What the task requires: Copy out every line of the data exactly.

Source material:

[Start]

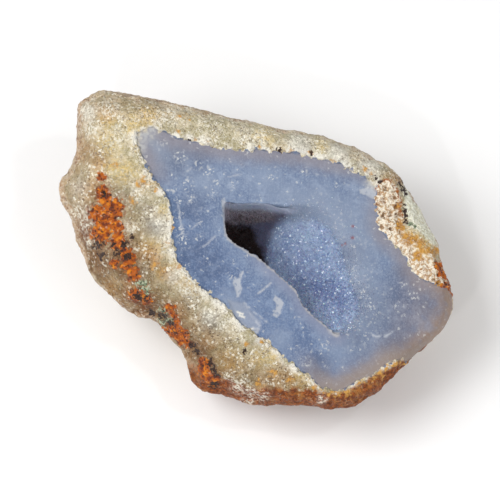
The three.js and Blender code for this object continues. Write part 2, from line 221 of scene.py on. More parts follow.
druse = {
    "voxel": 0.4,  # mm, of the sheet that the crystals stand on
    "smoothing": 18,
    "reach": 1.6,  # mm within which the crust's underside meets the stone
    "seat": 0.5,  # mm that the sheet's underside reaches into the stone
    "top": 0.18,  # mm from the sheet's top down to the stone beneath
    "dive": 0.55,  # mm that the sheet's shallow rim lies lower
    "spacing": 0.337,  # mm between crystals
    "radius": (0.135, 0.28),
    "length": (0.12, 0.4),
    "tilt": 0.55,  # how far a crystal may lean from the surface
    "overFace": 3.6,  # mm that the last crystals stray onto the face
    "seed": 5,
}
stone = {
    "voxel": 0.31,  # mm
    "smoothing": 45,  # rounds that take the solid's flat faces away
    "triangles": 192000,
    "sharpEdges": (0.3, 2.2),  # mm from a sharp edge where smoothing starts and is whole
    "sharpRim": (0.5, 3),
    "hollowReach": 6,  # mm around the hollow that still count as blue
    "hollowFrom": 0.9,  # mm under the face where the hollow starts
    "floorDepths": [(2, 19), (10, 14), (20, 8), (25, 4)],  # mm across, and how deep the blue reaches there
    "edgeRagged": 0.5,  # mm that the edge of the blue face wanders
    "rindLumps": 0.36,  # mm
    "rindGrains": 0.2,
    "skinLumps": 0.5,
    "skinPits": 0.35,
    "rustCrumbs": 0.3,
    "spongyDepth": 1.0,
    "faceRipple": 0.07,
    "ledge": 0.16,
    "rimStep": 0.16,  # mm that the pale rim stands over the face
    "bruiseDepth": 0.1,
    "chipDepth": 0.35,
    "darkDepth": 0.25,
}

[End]

Answer to this task:
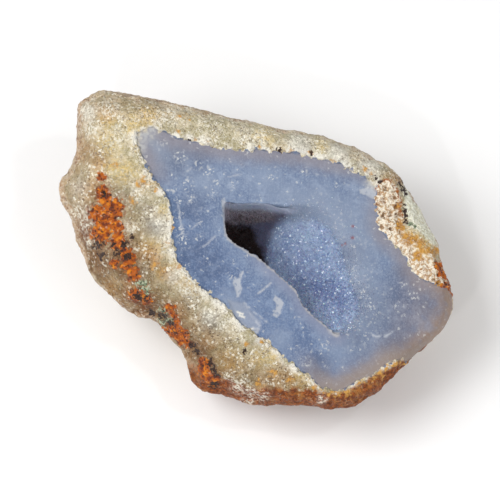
The three.js and Blender code for this object continues. Write part 2, from line 221 of scene.py on. More parts follow.
druse = {
    "voxel": 0.4,  # mm, of the sheet that the crystals stand on
    "smoothing": 18,
    "reach": 1.6,  # mm within which the crust's underside meets the stone
    "seat": 0.5,  # mm that the sheet's underside reaches into the stone
    "top": 0.18,  # mm from the sheet's top down to the stone beneath
    "dive": 0.55,  # mm that the sheet's shallow rim lies lower
    "spacing": 0.337,  # mm between crystals
    "radius": (0.135, 0.28),
    "length": (0.12, 0.4),
    "tilt": 0.55,  # how far a crystal may lean from the surface
    "overFace": 3.6,  # mm that the last crystals stray onto the face
    "seed": 5,
}
stone = {
    "voxel": 0.31,  # mm
    "smoothing": 45,  # rounds that take the solid's flat faces away
    "triangles": 192000,
    "sharpEdges": (0.3, 2.2),  # mm from a sharp edge where smoothing starts and is whole
    "sharpRim": (0.5, 3),
    "hollowReach": 6,  # mm around the hollow that still count as blue
    "hollowFrom": 0.9,  # mm under the face where the hollow starts
    "floorDepths": [(2, 19), (10, 14), (20, 8), (25, 4)],  # mm across, and how deep the blue reaches there
    "edgeRagged": 0.5,  # mm that the edge of the blue face wanders
    "rindLumps": 0.36,  # mm
    "rindGrains": 0.2,
    "skinLumps": 0.5,
    "skinPits": 0.35,
    "rustCrumbs": 0.3,
    "spongyDepth": 1.0,
    "faceRipple": 0.07,
    "ledge": 0.16,
    "rimStep": 0.16,  # mm that the pale rim stands over the face
    "bruiseDepth": 0.1,
    "chipDepth": 0.35,
    "darkDepth": 0.25,
}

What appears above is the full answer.